A common feature promoted by vendors of certain security appliances is about "cracking the packet only once," then applying lots of security functions in parallel. The idea is that you can reduce latency by reducing the number of times the packet has to be copied and decoded by a protocol analyzer. This type of thinking reflects the training developers receive to operate in a CPU-constrained world. But multi-core changes all that, as eloquently described by Intel's James Reinders in a recent interview. 

Programming in a multi-core environment forces developers to rethink traditional programming practices and optimize for data location rather than CPU cycles. In a multi-core world, "cracking the packet" and redoing all the protocol analysis, on each core in parallel, is more efficient than doing it once and then sharing the results among cores. That's because CPU cycles become abundant and the bottleneck shifts from computation to data replication between cores. In other words, if you need the results of a calculation, it is "cheaper" to recalculate it in every core than to shuttle a variable around.
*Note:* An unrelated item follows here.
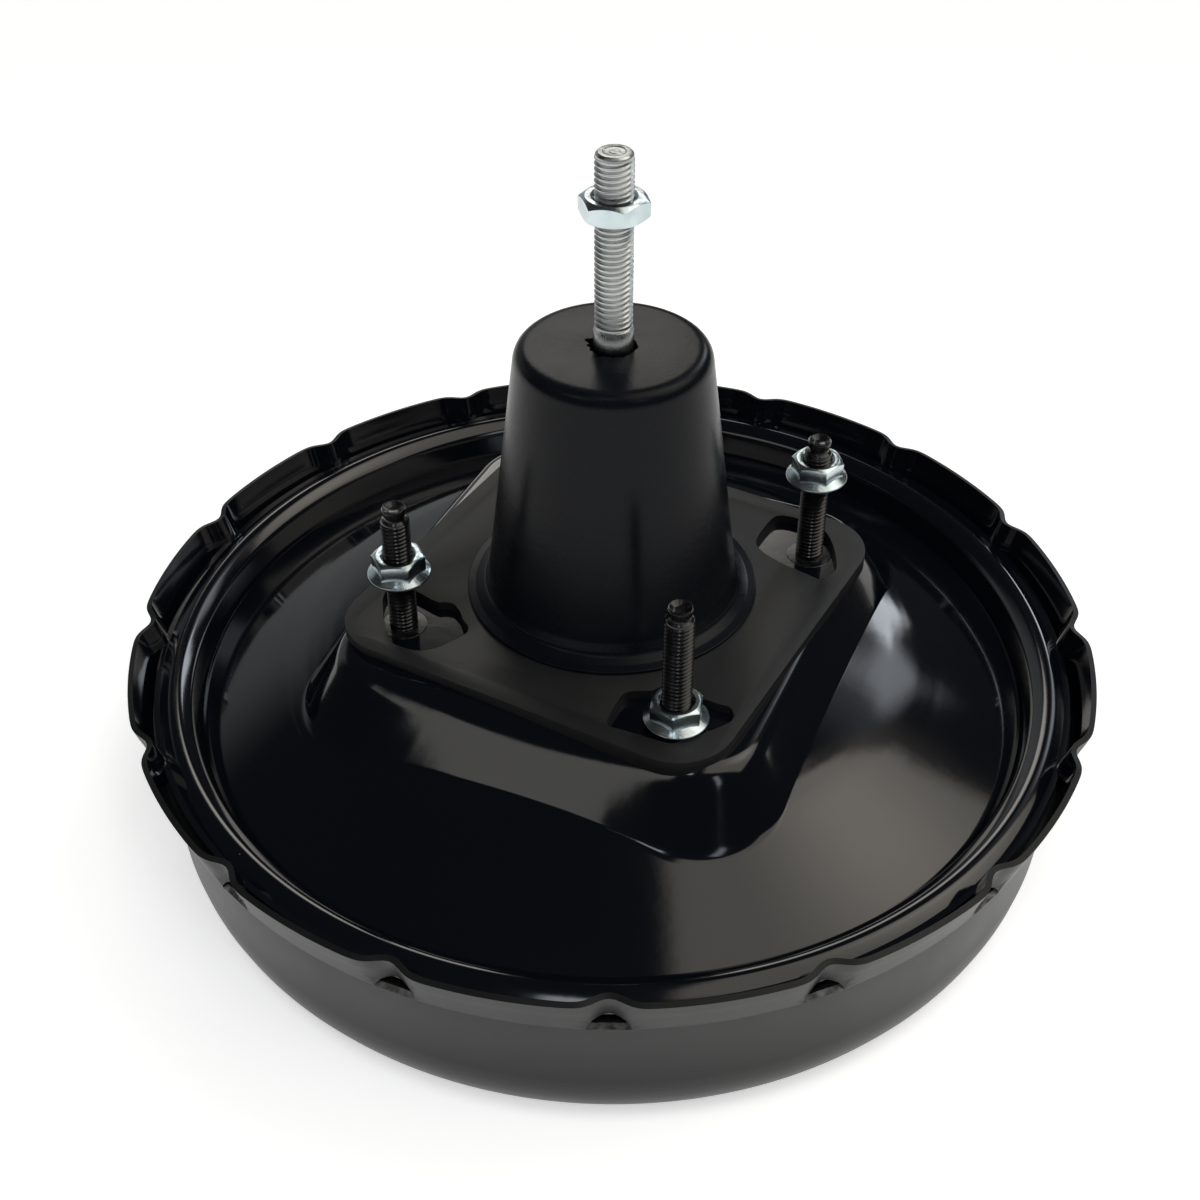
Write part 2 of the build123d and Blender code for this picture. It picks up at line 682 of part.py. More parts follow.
def check_valve_body():
    """Plastic half of the check valve that plugs into the grommet."""
    inner = -front_sheet - grommet_flange - 3
    seat = grommet_flange
    rim = valve_barrel_radius - 1.6
    stem = turned([(valve_bore_radius, inner), (valve_stem_radius - 0.8, inner),
                   (valve_stem_radius, inner + 2), (valve_stem_radius, seat),
                   (valve_barrel_radius, seat), (valve_barrel_radius, seat + valve_barrel_length),
                   (rim, seat + valve_barrel_length), (rim, seat + 1.6), (valve_bore_radius, seat + 1.6)])
    return along_port(stem)


def check_valve_flap():
    """Rubber disc that lets air out of the booster only."""
    seat = grommet_flange + 1.6
    flap = turned([(0, seat), (6.6, seat), (6.2, seat + 0.9), (2, seat + 1.8), (0, seat + 1.8)])
    return along_port(flap)


def check_valve_cap():
    """Cap of the check valve with the hose nipple."""
    start = grommet_flange + valve_barrel_length
    end = start + 1.4 + nipple_length
    cap = turned([(valve_bore_radius, start), (valve_barrel_radius, start),
                  (valve_barrel_radius, start + 1.4), (nipple_radius, start + 1.4),
                  (nipple_radius, end - nipple_chamfer), (nipple_radius - nipple_chamfer, end),
                  (valve_bore_radius, end)])
    return along_port(cap)


def build_nodes():
    """Every sub-part by the name of its node."""
    nodes = {
        "front_shell": front_shell(),
        "rear_shell": rear_shell(),
        "rear_reinforcement": rear_reinforcement(),
        "mounting_plate": mounting_plate(),
        "boot": boot(),
        "rear_bearing": rear_bearing(),
        "rear_neck_seal": rear_neck_seal(),
        "seal_clip": seal_clip(),
        "front_reinforcement": front_reinforcement(),
        "front_seal_retainer": front_seal_retainer(),
        "front_seal": front_seal(),
        "valve_grommet": valve_grommet(),
        "check_valve_body": check_valve_body(),
        "check_valve_flap": check_valve_flap(),
        "check_valve_cap": check_valve_cap(),
        "valve_body": valve_body(),
        "retaining_key": retaining_key(),
        "piston_plate": piston_plate(),
        "diaphragm": diaphragm(),
        "diaphragm_retainer": diaphragm_retainer(),
        "reaction_disc": reaction_disc(),
        "output_rod": output_rod(),
        "output_rod_retainer": output_rod_retainer(),
        "return_spring": return_spring(),
        "control_poppet": control_poppet(),
        "poppet_retainer": poppet_retainer(),
        "poppet_spring": poppet_spring(),
        "input_spring": input_spring(),
        "air_filter": air_filter(),
        "silencer": silencer(),
        "filter_cap": filter_cap(),
        "valve_plunger": valve_plunger(),
        "input_rod": input_rod(),
        "jam_nut": jam_nut(),
    }
    studs = at_corners(stud_half, firewall_stud())
    nuts = at_corners(stud_half, flange_nut())
    for place, stud, nut, level in zip(corner_names, studs, nuts, plate_nut_levels):
        nodes["firewall_stud_" + place] = stud
        nodes["flange_nut_" + place] = Pos(0, 0, level) * nut
    for place, side in (("left", -1), ("right", 1)):
        nodes["master_cylinder_stud_" + place] = Pos(side * master_stud_half, 0, 0) * master_cylinder_stud()
    return nodes


os.makedirs("parts", exist_ok=True)
for node_name, solid in build_nodes().items():
    export_step(solid, os.path.join("parts", node_name + ".step"))
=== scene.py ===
"""Vacuum brake booster, dressed over its CAD frame.

Sizes are written in millimetres and angles in degrees; mm turns a size into metres.
"""
import json
import math

import bpy
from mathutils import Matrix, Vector


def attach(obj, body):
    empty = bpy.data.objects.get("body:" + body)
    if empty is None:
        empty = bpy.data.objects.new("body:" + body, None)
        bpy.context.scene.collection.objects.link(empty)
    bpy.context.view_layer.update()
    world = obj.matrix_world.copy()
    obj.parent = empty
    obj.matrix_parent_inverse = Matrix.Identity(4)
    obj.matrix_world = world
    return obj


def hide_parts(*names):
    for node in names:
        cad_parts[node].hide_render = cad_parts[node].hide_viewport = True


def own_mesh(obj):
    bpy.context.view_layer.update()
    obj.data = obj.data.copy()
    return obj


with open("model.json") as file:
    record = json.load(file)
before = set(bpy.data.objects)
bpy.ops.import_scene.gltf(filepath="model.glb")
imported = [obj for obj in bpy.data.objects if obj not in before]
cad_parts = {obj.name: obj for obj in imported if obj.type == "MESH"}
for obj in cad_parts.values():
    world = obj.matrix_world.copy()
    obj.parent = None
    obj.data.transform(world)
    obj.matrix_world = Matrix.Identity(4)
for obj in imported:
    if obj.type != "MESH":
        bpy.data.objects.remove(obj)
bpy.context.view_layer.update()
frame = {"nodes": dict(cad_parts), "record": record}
bpy.ops.object.select_all(action="DESELECT")

# ---- Camera ----------------------------------------------------------------------------------
# A short telephoto held above the bench, looking down at the plate from its near corner.
mm = 0.001
camera_heading = 29.343
bpy.ops.object.camera_add(
    location=(183.457 * mm, -333.708 * mm, 297.687 * mm),
    rotation=(math.radians(51.326), math.radians(-0.0353), math.radians(camera_heading)))
camera = bpy.context.object
camera.data.lens = 50.286
camera.data.sensor_width = 36
camera.data.clip_start = 0.01
bpy.context.scene.camera = camera

# ---- Studio ----------------------------------------------------------------------------------
# A pale paper floor just under the front face, in a dim room.  Lit cloths hang round the part for
# its gloss to show, and one soft box high behind the camera lights it.
scene = bpy.context.scene
scene.view_settings.view_transform = "Standard"

bpy.ops.mesh.primitive_plane_add(size=6, location=(0, 0, -77.2 * mm))
floor = bpy.context.object
floor.name = "floor"


class Shade:
    """A shader socket that takes part in sums; each operator adds a Math node."""

    def __init__(self, tree, socket=None):
        self.tree = tree
        self.socket = socket

    def add(self, kind, settings=None, sockets=None, out=0):
        """Add any other node: its settings first, then the values or links of its sockets."""
        node = self.tree.nodes.new(kind)
        for name, value in (settings or {}).items():
            if name == "stops":
                ramp = node.color_ramp
                while len(ramp.elements) < len(value):
                    ramp.elements.new(0.5)
                for element, (place, colour) in zip(ramp.elements, value):
                    element.position = place
                    element.color = (*colour, 1) if isinstance(colour, tuple) else (colour,) * 3 + (1,)
            else:
                setattr(node, name, value)
        for name, value in (sockets or {}).items():
            if isinstance(value, Shade):
                self.tree.links.new(value.socket, node.inputs[name])
            else:
                node.inputs[name].default_value = value
        return Shade(self.tree, node.outputs[out])

    def math(self, operation, first, second):
        return self.add("ShaderNodeMath", {"operation": operation}, {0: first, 1: second})

    def __add__(self, other):
        return self.math("ADD", self, other)

    def __radd__(self, other):
        return self.math("ADD", other, self)

    def __sub__(self, other):
        return self.math("SUBTRACT", self, other)

    def __rsub__(self, other):
        return self.math("SUBTRACT", other, self)

    def __mul__(self, other):
        return self.math("MULTIPLY", self, other)

    def __rmul__(self, other):
        return self.math("MULTIPLY", other, self)

    def __truediv__(self, other):
        return self.math("DIVIDE", self, other)


def emptied(tree):
    """Take every node but the output out of a tree, and give the output back."""
    for node in list(tree.nodes):
        if not node.type.startswith("OUTPUT"):
            tree.nodes.remove(node)
    return tree.nodes[0]


def empty_material(name):
    """A material, the start of its sums, and its output node."""
    material = bpy.data.materials.new(name)
    material.use_nodes = True
    output = emptied(material.node_tree)
    return material, Shade(material.node_tree), output


def seen_by(shade, *rays):
    """One where the ray is of one of the named kinds, and nothing elsewhere."""
    path = shade.tree.nodes.new("ShaderNodeLightPath")
    seen = Shade(shade.tree, path.outputs[f"Is {rays[0]} Ray"])
    for ray in rays[1:]:
        seen = seen.math("MAXIMUM", seen, Shade(shade.tree, path.outputs[f"Is {ray} Ray"]))
    return seen


def floor_paper():
    """Pale matt paper with a glow that makes it a white background but keeps the part's shadow."""
    material, shade, output = empty_material("floor_paper")
    diffuse = shade.add("ShaderNodeBsdfDiffuse", None, {"Color": (0.86, 0.86, 0.86, 1)})
    seen = seen_by(shade, "Camera", "Glossy", "Transmission")
    glow = shade.add("ShaderNodeEmission", None, {"Color": (1, 1, 1, 1), "Strength": seen * 0.5})
    both = shade.add("ShaderNodeAddShader", None, {0: diffuse, 1: glow})
    shade.tree.links.new(both.socket, output.inputs["Surface"])
    return material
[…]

Now, imagine a security appliance with thousands of cores and how it could be used to do computationally intensive security such as protocol analysis, pattern matching, heuristics, modeling, sandboxing (emulation), etc. Many of these functions have relied on ASICs or FPGAs and enormous R&D cost to customize hardware to the needs of specific security functions. But multi-core systems offer a different approach: simple commodity hardware with sophisticated parallel-processing software instead of simple software on custom hardware.